The legislature has sought in the Business Corporation Law to prevent stockholders by vexatious means and for improper purposes from preventing mergers or attempting to collect more than their stock was reasonably worth. Subsequent events have no doubt justified this procedure. There is nothing in the record of the present case to indicate that any such ulterior purpose was in the mind of the present petitioner and no suggestion to that effect has been made.
Defendant, we think, is inclined to insist upon the letter rather than the spirit of the act. Defendant has been furnished by petitioner with all the information that is needed for its guidance.

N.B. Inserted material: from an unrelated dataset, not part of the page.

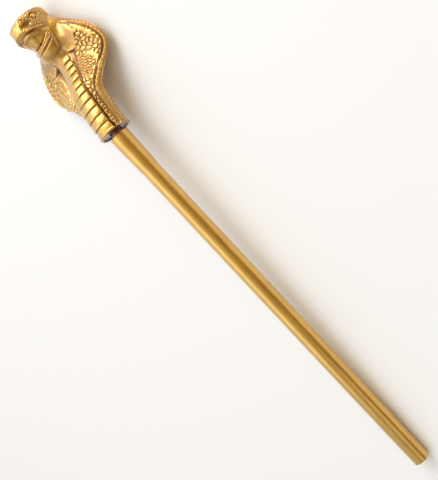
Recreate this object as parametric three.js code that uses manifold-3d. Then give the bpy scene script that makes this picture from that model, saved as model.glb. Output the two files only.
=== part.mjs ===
// A moulded cobra sceptre: a cobra with a spread hood and an open mouth, whose spigot
// plugs into the belled end of a plain round shaft. It lies on its back, belly up.
//
// Both pieces are shaped standing up, in millimetres, and then laid down. While they stand,
// a place is [front, side, up]: the way the belly faces, the cobra's left, and up along the
// shaft from the underside of the cobra's collar. The shaft's centre line has front 0.
import * as THREE from 'three';
import { mergeVertices } from 'three/addons/utils/BufferGeometryUtils.js';
import Module from 'manifold-3d';

const wasm = await Module();
wasm.setup();

// ---------------------------------------------------------------- driving dimensions

// Shaft
const SHAFT_LENGTH = 373.5;
const SHAFT_RADIUS = 8.05;
const TIP_RADIUS = 7.7;
const TAPER_LENGTH = 120;
const BELL_RADIUS = 9.25;
const BELL_END_RADIUS = 8.6;
const BELL_LENGTH = 30;
const SHOULDER_LENGTH = 10;
const SHAFT_EDGE = 0.5;
const ROUND_SIDES = 36;

// Spigot and the socket that takes it
const JOINT_GAP = 3.4;
const SPIGOT_RADIUS = 6.1;
const SPIGOT_LENGTH = 14;
const CLEARANCE = 0.3;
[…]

We think that the rule for the appointment of appraisers should be made absolute. At the oral argument of this rule, it was agreed by counsel on both sides that if the court reached the conclusion that appraisers should be appointed that an interval of 30 days should be provided before any such appointment was made. We are in accord with that suggestion and in making the order will provide that the actual appointment of appraisers shall not be made until 30 days after the date of the order.
Order
And now, to wit, April 23, 1956, the rule to show cause why the court should not appoint three appraisers for the purpose of valuing the stock of Edna Hammond Bartram without regard to any depreciation or appreciation thereof in consequence of the merger or consolidation set forth in the petition is made absolute, and a period of 30 days will be allowed for negotiations leading to an agreement between the parties before an actual appointment of appraisers is made.